_WHAT NEEDS TO BE DONE:_
Set down the material exactly as given, please, from its first line through the line that includes "PUCKER_HOLD = 3".

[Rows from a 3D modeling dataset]
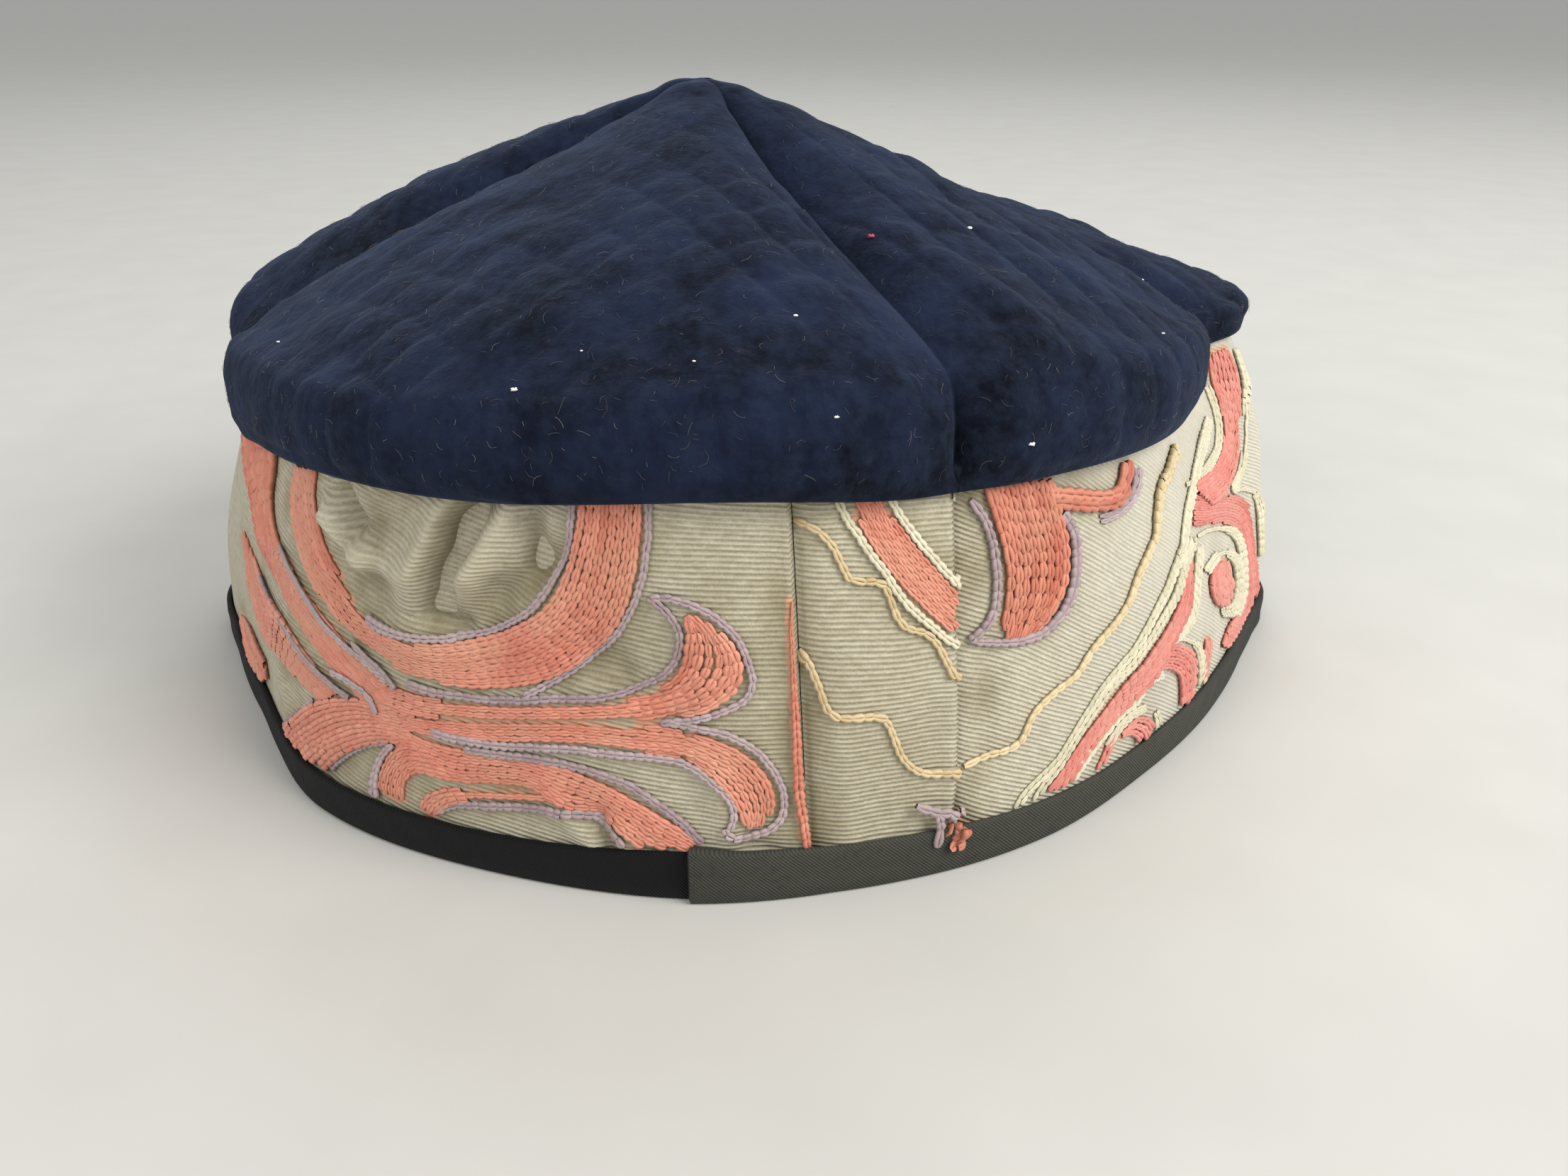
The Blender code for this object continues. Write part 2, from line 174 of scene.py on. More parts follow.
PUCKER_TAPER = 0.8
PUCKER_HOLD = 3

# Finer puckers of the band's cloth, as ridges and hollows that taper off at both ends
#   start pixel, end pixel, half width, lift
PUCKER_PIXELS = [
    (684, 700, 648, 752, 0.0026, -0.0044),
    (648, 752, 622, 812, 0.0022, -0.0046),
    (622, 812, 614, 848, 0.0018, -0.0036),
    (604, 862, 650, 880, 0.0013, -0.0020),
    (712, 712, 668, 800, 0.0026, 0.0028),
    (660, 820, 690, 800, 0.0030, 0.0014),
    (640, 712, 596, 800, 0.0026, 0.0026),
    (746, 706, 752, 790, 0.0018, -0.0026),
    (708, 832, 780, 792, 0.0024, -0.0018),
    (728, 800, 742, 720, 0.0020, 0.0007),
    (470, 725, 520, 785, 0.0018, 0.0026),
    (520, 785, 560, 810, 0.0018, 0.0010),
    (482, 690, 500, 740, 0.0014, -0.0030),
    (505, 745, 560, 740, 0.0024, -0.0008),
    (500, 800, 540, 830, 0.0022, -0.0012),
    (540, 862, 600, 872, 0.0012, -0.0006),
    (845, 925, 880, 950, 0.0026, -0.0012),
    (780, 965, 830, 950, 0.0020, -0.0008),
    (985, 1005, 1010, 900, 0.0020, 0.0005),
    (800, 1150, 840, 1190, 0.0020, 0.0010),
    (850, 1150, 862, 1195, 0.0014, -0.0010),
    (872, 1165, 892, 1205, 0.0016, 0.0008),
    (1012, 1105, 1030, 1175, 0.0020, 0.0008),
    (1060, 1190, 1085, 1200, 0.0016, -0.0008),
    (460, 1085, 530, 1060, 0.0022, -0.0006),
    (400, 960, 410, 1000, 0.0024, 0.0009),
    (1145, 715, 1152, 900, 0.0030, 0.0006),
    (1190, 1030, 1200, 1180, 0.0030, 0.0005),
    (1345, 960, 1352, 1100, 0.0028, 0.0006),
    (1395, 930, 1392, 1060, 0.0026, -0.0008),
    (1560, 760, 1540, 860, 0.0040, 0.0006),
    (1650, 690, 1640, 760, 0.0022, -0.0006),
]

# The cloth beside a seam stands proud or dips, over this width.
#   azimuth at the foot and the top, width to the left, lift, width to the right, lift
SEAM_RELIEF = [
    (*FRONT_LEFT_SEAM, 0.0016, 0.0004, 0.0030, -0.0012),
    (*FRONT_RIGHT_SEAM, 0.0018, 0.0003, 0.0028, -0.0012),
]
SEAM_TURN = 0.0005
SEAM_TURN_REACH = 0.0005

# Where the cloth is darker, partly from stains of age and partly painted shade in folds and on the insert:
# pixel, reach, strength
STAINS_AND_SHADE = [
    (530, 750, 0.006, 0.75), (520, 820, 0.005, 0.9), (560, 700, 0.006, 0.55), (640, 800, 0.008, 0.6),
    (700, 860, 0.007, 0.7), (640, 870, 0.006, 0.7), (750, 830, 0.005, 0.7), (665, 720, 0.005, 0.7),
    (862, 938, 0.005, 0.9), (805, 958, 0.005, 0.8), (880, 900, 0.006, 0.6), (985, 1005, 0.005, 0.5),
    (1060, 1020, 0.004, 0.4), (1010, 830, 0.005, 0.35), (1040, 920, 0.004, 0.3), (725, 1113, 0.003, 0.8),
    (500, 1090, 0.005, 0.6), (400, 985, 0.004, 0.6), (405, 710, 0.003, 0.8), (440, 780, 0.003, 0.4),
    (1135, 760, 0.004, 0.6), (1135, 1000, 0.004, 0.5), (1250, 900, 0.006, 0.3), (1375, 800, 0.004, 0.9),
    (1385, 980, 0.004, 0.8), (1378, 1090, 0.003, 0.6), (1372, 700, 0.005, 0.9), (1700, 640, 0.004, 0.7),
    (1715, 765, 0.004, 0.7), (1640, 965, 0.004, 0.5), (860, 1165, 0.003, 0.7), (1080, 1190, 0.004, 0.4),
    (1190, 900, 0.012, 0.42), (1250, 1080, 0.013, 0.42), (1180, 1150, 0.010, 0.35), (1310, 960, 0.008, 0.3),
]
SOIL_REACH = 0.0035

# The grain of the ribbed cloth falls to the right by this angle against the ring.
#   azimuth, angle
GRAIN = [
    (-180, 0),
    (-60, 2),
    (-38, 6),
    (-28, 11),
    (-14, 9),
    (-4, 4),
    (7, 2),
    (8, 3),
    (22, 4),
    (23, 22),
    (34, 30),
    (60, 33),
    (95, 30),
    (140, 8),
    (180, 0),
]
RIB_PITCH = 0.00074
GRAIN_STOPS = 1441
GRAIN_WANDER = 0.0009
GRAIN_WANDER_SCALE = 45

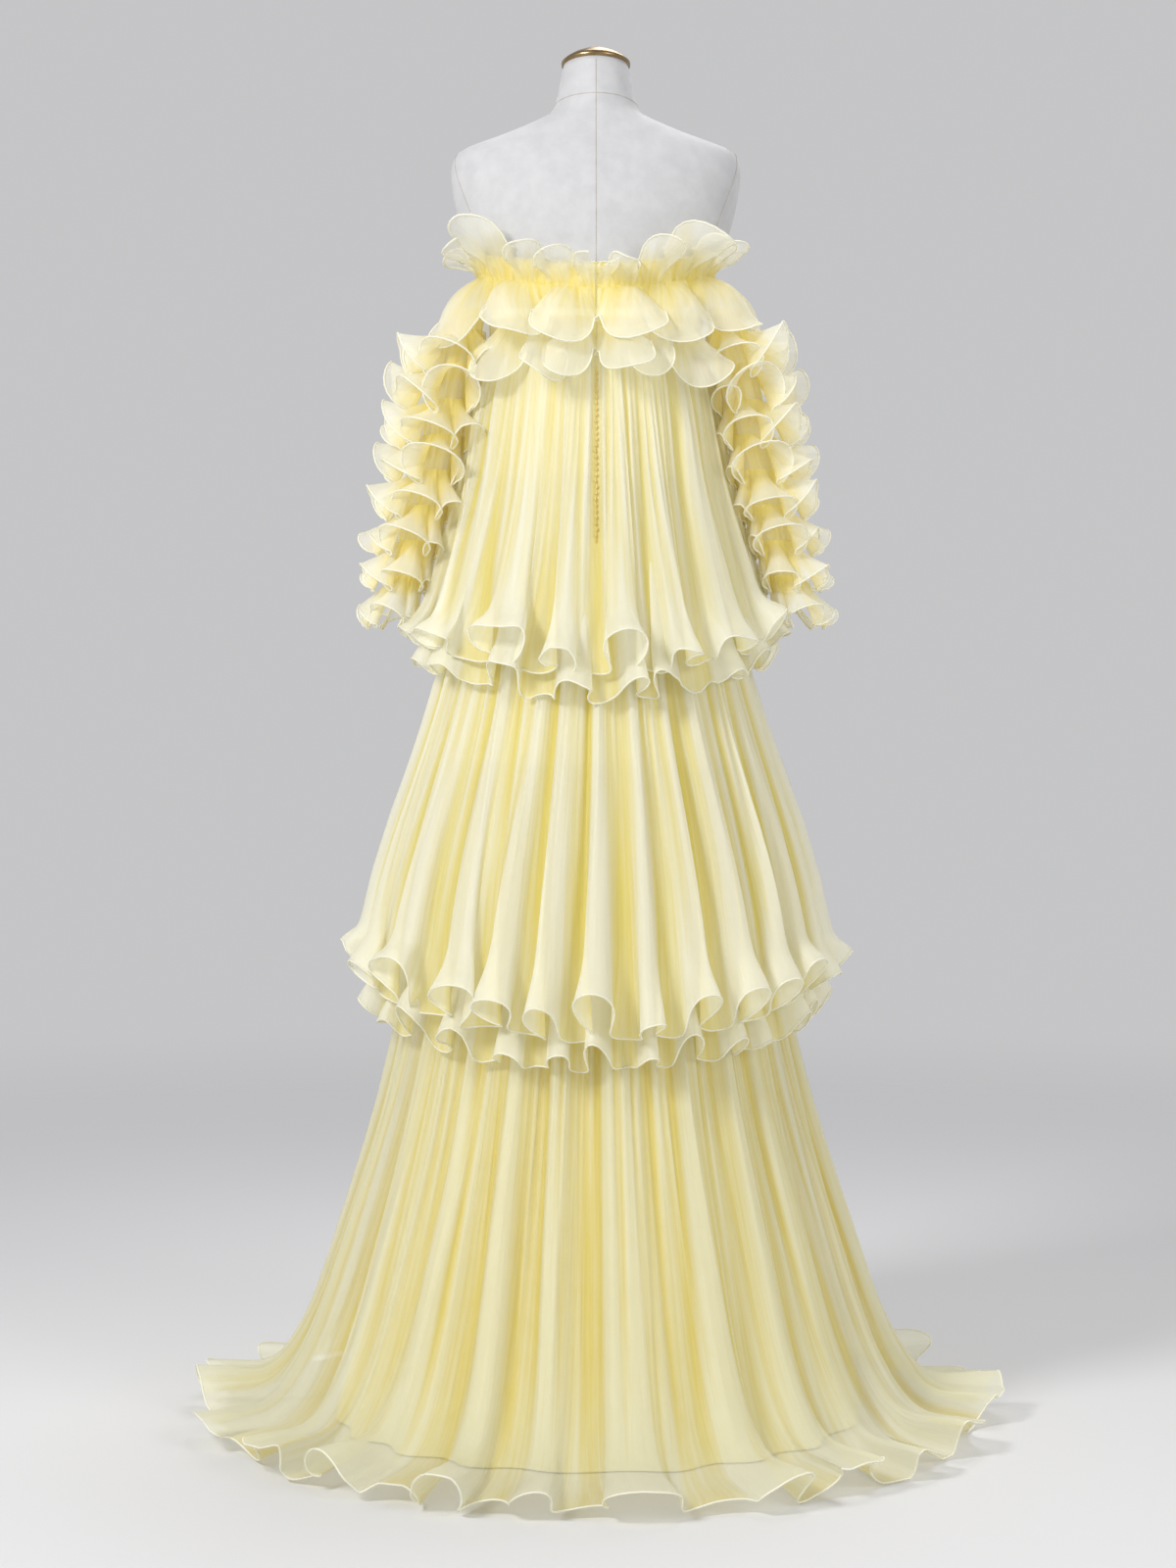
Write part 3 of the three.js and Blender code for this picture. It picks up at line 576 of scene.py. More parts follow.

_FULL SOLUTION:_
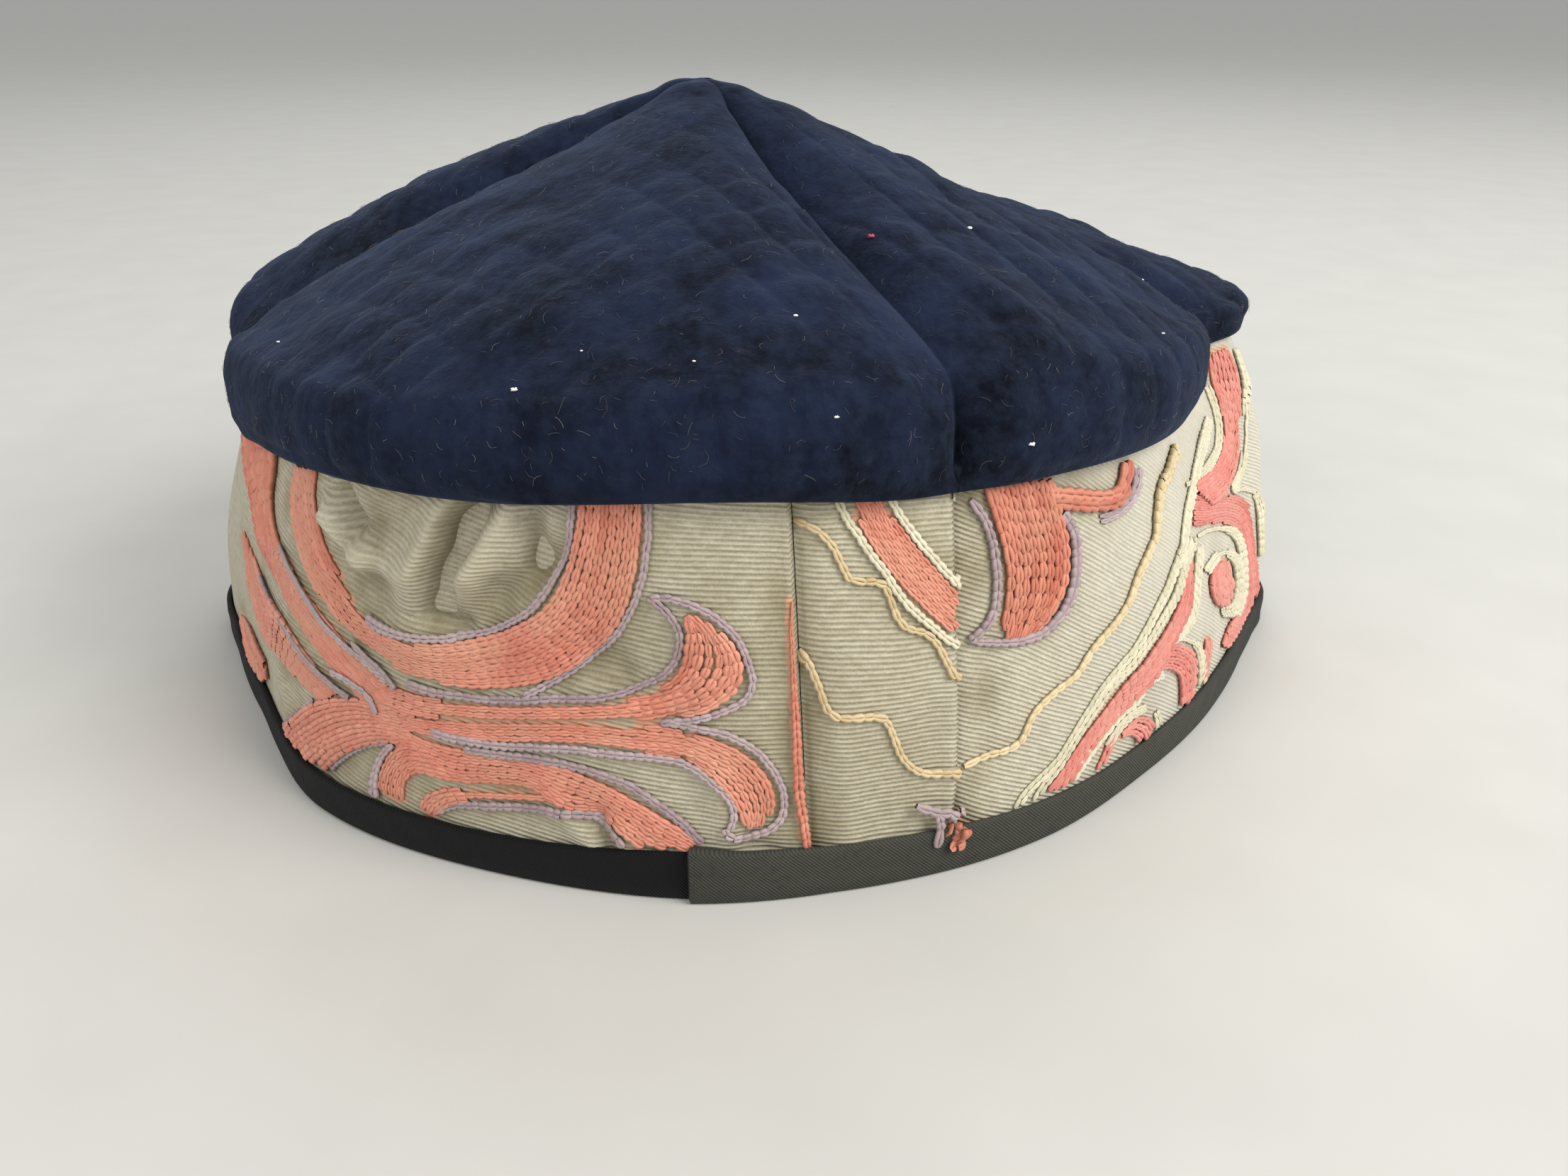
The Blender code for this object continues. Write part 2, from line 174 of scene.py on. More parts follow.
PUCKER_TAPER = 0.8
PUCKER_HOLD = 3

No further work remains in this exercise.